The Rolls-Royce (LSE: RR) share price has been one of the great comeback stories of the past three years. So after watching it drop more than 10% in the space of a month, I thought I’d dig deeper.
As I write ahead of Tuesday’s (7 April) market open, the company’s shares are sitting at 1,191.5p — down sharply from the recent highs that had made it a FTSE 100 darling.
So, what on earth’s going on?
Primed for growth?
On the surface, the investment case looks stronger than ever.
Geopolitical tensions are rising. NATO members are scrambling to hit the 2% of GDP defence spending target, with several committing to go further.
The UK government has pledged to lift defence expenditure to 2.5% of GDP by 2027. Defence contractors have rarely had a more favourable political environment.
Given the company’s strong market position as a manufacturer of engines for military jets, nuclear submarines, and power systems for naval vessels, it seems to be in a great position.
Surely the company should be riding this wave? And yet the price-to-earnings (P/E) ratio has contracted, not expanded, in recent weeks.
The civil aerospace complication
Here’s the part of the story that gets overlooked. The majority of the company’s revenue doesn’t come from defence at all.
Civil aerospace is the biggest money-maker, underpinned by long-term service agreements tied to its wide-body aircraft engines.
Under this model, the company earns fees based on the number of hours those engines fly. More flight hours mean more revenue. Fewer hours mean less.
That’s created a problem in recent weeks as conflict in the Middle East has hit the aviation industry hard.
Travel hours have been significantly reduced as airspace remains restricted. Airlines operating routes between the US, Europe, and Asia are already reassessing capacity.
Iran’s control over the Strait of Hormuz has sent crude oil prices soaring and created uncertainty over global aviation supplies.
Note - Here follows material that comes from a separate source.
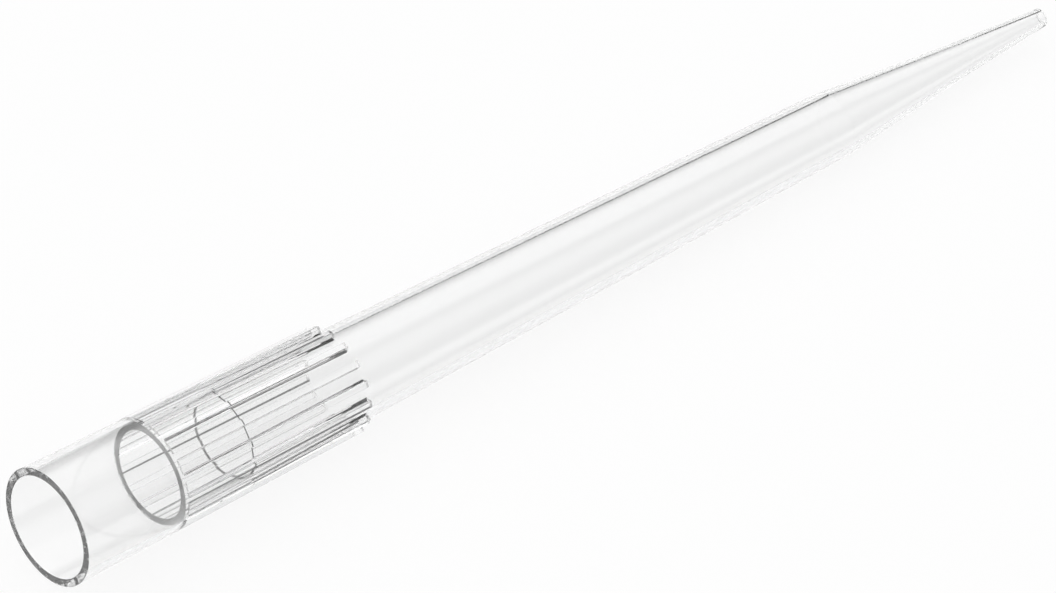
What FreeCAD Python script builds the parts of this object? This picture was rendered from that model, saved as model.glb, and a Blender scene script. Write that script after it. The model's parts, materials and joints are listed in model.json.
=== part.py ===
"""A long clear pipette tip, moulded in one piece, lying as it comes to rest.

The tip is drawn upright: its axis is Z, its mouth is at height 0 and its orifice
is at the top. A stepped bore runs right through. The collar round the mouth is
smooth, then channels cut into it leave a ring of ribs that end square, and a long
slim body runs on to a nose and a fine point.
The finished tip is laid on its side. It rests on two neighbouring ribs and on the
knee where the body turns into the nose, with its orifice a little off the floor.
The frame's origin is on the floor, under the middle of the lying tip. +X points
along the tip from its mouth to its orifice, and +Z is up. Sizes are millimetres.
"""
import FreeCAD, Part
import math
import os

from FreeCAD import Placement, Rotation, Vector

# Lengths along the axis, from the mouth to the orifice.
COLLAR_LENGTH = 8.85     # smooth collar, from the mouth to the start of the channels
RIB_LENGTH = 16.05       # ribs, from the end of the smooth collar to their square ends
BODY_LENGTH = 60.15      # body, from the end of the smooth collar to the knee
NOSE_LENGTH = 11.2       # steep nose, from the knee to the point
POINT_LENGTH = 7.8       # slimmer point, from the nose to the orifice

# The stepped bore.
SEAL_BORE_RADIUS = 3.20  # where the nozzle's seal wedges, at the shoulder
SEAL_LENGTH = 6.41       # from the shoulder to the small step below the seal
SEAL_DRAFT = 0.55        # degrees that the seal zone closes by on each side
SEAL_STEP = 0.13         # small step in at the end of the seal zone
SHOULDER_WIDTH = 0.54    # ledge between the entry bore and the seal zone
SHOULDER_LEAD = 0.18     # the shoulder lies this far before the channels start
KNEE_BORE_RADIUS = 1.848 # where the bore turns steeper
KNEE_BORE_LEAD = 0.3     # the bore turns this far past the knee of the outside
ORIFICE_RADIUS = 0.36

# Walls, measured square to the axis.
MOUTH_WALL = 0.57        # at the mouth, round the entry bore
SEAL_WALL = 0.565        # under the channels, where they start
KNEE_WALL = 0.52         # over the knee
NOSE_WALL = 0.245        # where the nose meets the point
ORIFICE_WALL = 0.312

# Ribs.
RIB_COUNT = 16
RIB_TOP_WIDTH = 0.46
RIB_DRAFT = 6.0          # degrees that each side of a rib leans in
RIB_HEIGHT = 0.555       # over the body, at a rib's free end

# Rounded edges.
MOUTH_LIP = 0.06         # outer and inner edge of the mouth
SHOULDER_ROUND = 0.08    # inner edge of the shoulder
ORIFICE_ROUND = 0.06     # outer edge of the orifice

# Heights of the stations along the axis.
RIB_END = COLLAR_LENGTH + RIB_LENGTH
KNEE = COLLAR_LENGTH + BODY_LENGTH
NOSE_END = KNEE + NOSE_LENGTH
TIP_LENGTH = NOSE_END + POINT_LENGTH
SHOULDER = COLLAR_LENGTH - SHOULDER_LEAD
SEAL_END = SHOULDER + SEAL_LENGTH
KNEE_BORE = KNEE + KNEE_BORE_LEAD

# Radii of the bore, and of the outside as bore plus wall.
ENTRY_BORE_RADIUS = SEAL_BORE_RADIUS + SHOULDER_WIDTH
SEAL_END_RADIUS = SEAL_BORE_RADIUS - SEAL_LENGTH * math.tan(math.radians(SEAL_DRAFT))
BODY_BORE_RADIUS = SEAL_END_RADIUS - SEAL_STEP
MOUTH_RADIUS = ENTRY_BORE_RADIUS + MOUTH_WALL
CHANNEL_RADIUS = SEAL_BORE_RADIUS + SEAL_WALL
ORIFICE_OUTER_RADIUS = ORIFICE_RADIUS + ORIFICE_WALL

AXIS_START = Vector(0, 0, 0)
AXIS = Vector(0, 0, 1)


def between(height, start, end):
    """The radius at a height on the straight line from start to end, each (radius, height)."""
    share = (height - start[1]) / (end[1] - start[1])
    return start[0] + share * (end[0] - start[0])


def bore_radius(height):
    """The radius of the bore past the seal zone."""
    knee = (KNEE_BORE_RADIUS, KNEE_BORE)
    if height < KNEE_BORE:
        return between(height, (BODY_BORE_RADIUS, SEAL_END), knee)
    return between(height, knee, (ORIFICE_RADIUS, TIP_LENGTH))


KNEE_RADIUS = bore_radius(KNEE) + KNEE_WALL
NOSE_END_RADIUS = bore_radius(NOSE_END) + NOSE_WALL


def body_radius(height):
    """The outside of the body, which is also the floor of the channels."""
    return between(height, (CHANNEL_RADIUS, COLLAR_LENGTH), (KNEE_RADIUS, KNEE))


RIB_END_RADIUS = body_radius(RIB_END) + RIB_HEIGHT


def envelope_radius(height):
    """The outside of the collar and the tops of the ribs."""
    return between(height, (MOUTH_RADIUS, 0), (RIB_END_RADIUS, RIB_END))


def revolved(outline):
    """A solid of revolution about the axis. outline is a closed list of (radius, height)."""
    corners = [Vector(radius, 0, height) for radius, height in outline]
    face = Part.Face(Part.makePolygon(corners + corners[:1]))
    return face.revolve(AXIS_START, AXIS, 360)


def blank():
    """The whole tip before its channels are cut, with the stepped bore through it."""
    outside = [
        (MOUTH_RADIUS, 0),
        (RIB_END_RADIUS, RIB_END),
        (body_radius(RIB_END), RIB_END),
        (KNEE_RADIUS, KNEE),
        (NOSE_END_RADIUS, NOSE_END),
        (ORIFICE_OUTER_RADIUS, TIP_LENGTH),
    ]
    inside = [
        (ENTRY_BORE_RADIUS, 0),
        (ENTRY_BORE_RADIUS, SHOULDER),
        (SEAL_BORE_RADIUS, SHOULDER),
        (SEAL_END_RADIUS, SEAL_END),
        (BODY_BORE_RADIUS, SEAL_END),
        (KNEE_BORE_RADIUS, KNEE_BORE),
        (ORIFICE_RADIUS, TIP_LENGTH),
    ]
    return revolved(outside + inside[::-1])


def rib_blade(angle):
    """A straight tapered blade along the axis, wide enough at every height for one rib."""
    lean = math.tan(math.radians(RIB_DRAFT))
    outer = MOUTH_RADIUS + RIB_HEIGHT
    inner = SEAL_BORE_RADIUS / 2

    def half_width(radius):
        return RIB_TOP_WIDTH / 2 + (envelope_radius(RIB_END) - radius) * lean

    corners = [
        Vector(inner, -half_width(inner), COLLAR_LENGTH),
        Vector(outer, -half_width(outer), COLLAR_LENGTH),
        Vector(outer, half_width(outer), COLLAR_LENGTH),
        Vector(inner, half_width(inner), COLLAR_LENGTH),
    ]
    face = Part.Face(Part.makePolygon(corners + corners[:1]))
    blade = face.extrude(AXIS * RIB_LENGTH)
    blade.rotate(AXIS_START, AXIS, angle)
    return blade


def channels():
    """The spaces between the ribs: a ring outside the body, less one blade for each rib.

    The ribs stand half a pitch to either side of +X, which is the side the tip lies on.
    """
    clear = MOUTH_RADIUS + RIB_HEIGHT / 2
    ring = revolved([
        (CHANNEL_RADIUS, COLLAR_LENGTH),
        (clear, COLLAR_LENGTH),
        (clear, RIB_END),
        (body_radius(RIB_END), RIB_END),
    ])
    pitch = 360 / RIB_COUNT
    blades = [rib_blade(pitch * (index + 0.5)) for index in range(RIB_COUNT)]
    return ring.cut(blades)


def ring_edge(solid, radius, height):
    """The round edge of this radius at this height."""
    def miss(edge):
        centre = edge.Curve.Center
        return abs(edge.Curve.Radius - radius) + (centre - AXIS * height).Length

    rounds = [edge for edge in solid.Edges if isinstance(edge.Curve, Part.Circle)]
    return min(rounds, key=miss)


def upright_tip():
    """The finished tip, standing on its mouth."""
    tip = blank()
    roundings = [
        (MOUTH_LIP, MOUTH_RADIUS, 0),
        (MOUTH_LIP, ENTRY_BORE_RADIUS, 0),
        (SHOULDER_ROUND, SEAL_BORE_RADIUS, SHOULDER),
        (ORIFICE_ROUND, ORIFICE_OUTER_RADIUS, TIP_LENGTH),
    ]
    for size, radius, height in roundings:
        tip = tip.makeFillet(size, [ring_edge(tip, radius, height)])
    (ribbed,) = tip.cut(channels()).Solids
    return ribbed


def rest_slope(balance):
    """How steeply the axis falls from the mouth to the orifice when the tip lies down.

    Each station reaches a distance below the axis. The floor touches the two stations
    whose line passes furthest below the height where the tip balances.
    """
    rib_half_angle = math.asin(RIB_TOP_WIDTH / 2 / RIB_END_RADIUS)
    rib_corner = RIB_END_RADIUS * math.cos(math.pi / RIB_COUNT - rib_half_angle)
    stations = [
        (MOUTH_RADIUS, 0),
        (rib_corner, RIB_END),
        (KNEE_RADIUS, KNEE),
        (NOSE_END_RADIUS, NOSE_END),
        (ORIFICE_OUTER_RADIUS, TIP_LENGTH),
    ]
    pairs = [(low, high) for low in stations for high in stations
             if low[1] < balance < high[1]]
    low, high = max(pairs, key=lambda pair: between(balance, *pair))
    return (low[0] - high[0]) / (high[1] - low[1])


def laid_down(tip):
    """The tip on its side, touching the floor where it balances, over the origin."""
    slope = rest_slope(tip.CenterOfMass.z)
    turned = Rotation(Vector(0, 1, 0), 90 + math.degrees(math.atan(slope)))
    tip.Placement = Placement(Vector(0, 0, 0), turned)
    box = tip.optimalBoundingBox(False, False)
    shift = Vector(-box.Center.x, -box.Center.y, -box.ZMin)
    tip.Placement = Placement(shift, turned)
    return tip


def describe(tip, placement):
    """Print the solid's facts, and the mounting faces in the lying frame."""
    box = tip.optimalBoundingBox(False, False)
    print("valid", tip.isValid(), "solids", len(tip.Solids), "faces", len(tip.Faces))
    print("volume mm3", round(tip.Volume, 3))
    print("box", [round(value, 4) for value in
                  (box.XMin, box.YMin, box.ZMin, box.XMax, box.YMax, box.ZMax)])
    centre = tip.CenterOfMass
    print("centre of mass", [round(value, 4) for value in centre])
    out = placement.Rotation.multVec(AXIS * -1)
    print("axis out of the mouth", [round(value, 7) for value in out])
    places = {
        "mouth": Vector(0, 0, 0),
        "mouth face": Vector(ENTRY_BORE_RADIUS + MOUTH_WALL / 2, 0, 0),
        "entry bore": Vector(0, 0, SHOULDER / 2),
        "shoulder": Vector(0, 0, SHOULDER),
        "shoulder face": Vector(SEAL_BORE_RADIUS + SHOULDER_WIDTH / 2, 0, SHOULDER),
        "seal end": Vector(0, 0, SEAL_END),
        "rib end": Vector(0, 0, RIB_END),
        "knee": Vector(0, 0, KNEE),
        "nose end": Vector(0, 0, NOSE_END),
        "orifice": Vector(0, 0, TIP_LENGTH),
    }
    for name, place in places.items():
        print(name, [round(value, 4) for value in placement.multVec(place)])


os.makedirs("parts", exist_ok=True)
pipette_tip = laid_down(upright_tip())
describe(pipette_tip, pipette_tip.Placement)
pipette_tip.exportStep("parts/pipette_tip.step")
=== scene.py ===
"""The clear pipette tip, lying on a pale floor.

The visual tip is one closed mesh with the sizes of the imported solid. It is drawn in
millimetres with its mouth at height 0 and its axis along Z, then laid into the row
frame, which is in metres.
"""

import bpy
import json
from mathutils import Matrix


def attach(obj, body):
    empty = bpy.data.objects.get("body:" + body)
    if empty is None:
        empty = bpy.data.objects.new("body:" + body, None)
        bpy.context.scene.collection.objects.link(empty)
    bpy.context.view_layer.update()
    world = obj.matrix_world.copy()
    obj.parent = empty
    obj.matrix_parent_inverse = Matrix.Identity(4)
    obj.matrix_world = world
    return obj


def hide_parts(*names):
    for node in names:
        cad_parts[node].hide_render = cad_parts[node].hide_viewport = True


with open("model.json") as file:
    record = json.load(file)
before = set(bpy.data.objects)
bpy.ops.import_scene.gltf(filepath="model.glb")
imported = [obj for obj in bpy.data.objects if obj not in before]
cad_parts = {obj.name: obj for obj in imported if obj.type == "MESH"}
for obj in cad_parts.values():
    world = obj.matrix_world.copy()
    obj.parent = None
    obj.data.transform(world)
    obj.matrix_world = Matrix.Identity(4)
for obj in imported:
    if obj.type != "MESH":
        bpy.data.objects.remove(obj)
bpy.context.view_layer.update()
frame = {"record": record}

import json
import math

import bmesh
import bpy
from mathutils import Matrix, Vector

MM = 0.001

# ---------------------------------------------------------------- the tip's sizes, in mm
COLLAR_LENGTH = 8.85
RIB_END = 24.9
KNEE = 69.0
NOSE_END = 80.2
TIP_LENGTH = 88.0
SHOULDER = 8.67
SEAL_END = 15.08
KNEE_BORE = 69.3

MOUTH_RADIUS = 4.31
CHANNEL_RADIUS = 3.765
KNEE_RADIUS = 2.3744
NOSE_END_RADIUS = 1.2257
ORIFICE_OUTER_RADIUS = 0.672
RIB_END_RADIUS = 3.9489

ENTRY_BORE_RADIUS = 3.74
SEAL_BORE_RADIUS = 3.20
SEAL_END_RADIUS = 3.1385
BODY_BORE_RADIUS = 3.0085
KNEE_BORE_RADIUS = 1.848
ORIFICE_RADIUS = 0.36

KINKS = (KNEE, NOSE_END, KNEE_BORE)     # where a cone meets another at a slight angle
BORE_LINE = 0.022                       # faint step out at the bore's kink

RIB_COUNT = 16
RIB_TOP_WIDTH = 0.46
RIB_DRAFT = 6.0
RIB_ROUNDING = 0.25

# steps round half a rib's top and half a channel's floor
TOP_STEPS = 2
FLOOR_STEPS = 5

# ---------------------------------------------------------------- the picture
VIEW_ROUND = math.radians(37.75)      # the camera stands this far round the axis from above
VIEW_FROM_AXIS = math.radians(58.57)  # between the line of sight and the axis
IMAGE_SLOPE = math.radians(27.2)      # the axis climbs to the right in the picture
VIEW_WIDTH = 0.07095                  # metres across the picture at the tip
VIEW_RIGHT = -1.546                   # from the tip's middle to the picture's, in mm
VIEW_UP = -1.859
SENSOR = 36                           # the camera's sensor and lens, in mm
LENS = 800

# ---------------------------------------------------------------- looks
CLEAR_COLOUR = (0.987, 0.988, 0.9875)
CLEAR_IOR = 1.49
CLEARNESS = 0.95         # share of the light that goes through the plastic unscattered
GLOSS = 0.03             # its roughness where it is smooth
CHANNEL_PAINTED_SHADE = 0.045     # painted shade: how much greyer the floors of the channels are painted
LEDGE_PAINTED_SHADE = 0.75        # painted shade: how much darker the ledge at the seal's end is painted
SPECKLE_SCALE = 2400.0   # cells of the speckles' noise to a metre
SPECKLE_HAZE = 0.22      # clearness lost, and roughness gained, on a speckle
SPECKLE_ROUGH = 0.25
SHOULDER_HAZE = 0.33     # the same on the shoulder
SHOULDER_ROUGH = 0.10

FLOOR_COLOUR = (0.93, 0.93, 0.93, 1)
FLOOR_GLOW = 0.90        # share of white for the camera; the rest keeps the shadow
FLOOR_DEPTH = 0.02       # how far the floor lies under the tip, in mm
FLOOR_REACH = 3.0        # from the floor's middle to its sides, in metres

# the world's strength low down and high up, and the heights of the sky between which
# it turns from one to the other, where 0 is the horizon and 1 is straight up
WORLD_LOW, WORLD_HIGH = 0.05, 1.0
DIM_BELOW, BRIGHT_ABOVE = 0.25, 0.6
WHITE = (1, 1, 1, 1)


def mount(name):
    return next(m for m in frame["record"]["mounts"] if m["name"] == name)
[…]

All of this has clearly worried investors. The Rolls-Royce share price has fallen 12.6% in the past month as investors try to price in the uncertainty and potential impact on the company’s future prospects.
My verdict
The Rolls-Royce share price has been under pressure of late. However, it’s worth zooming out from the current uncertainty to see the bigger picture.
The company’s shares are still up nearly 1,000% in the past five years and it’s a Footsie top performer with a market cap over £100bn. The company remains on a compelling turnaround journey with a strong order book and a credible management team.
Sure, the outlook is less clear than it was a month ago. However, I think the recent turbulence and broader market uncertainty is understandable.
For patient investors with a long-term horizon, the recent pullback could be a chance to consider snapping up some shares for a cheaper entry point and it could be worth a closer look.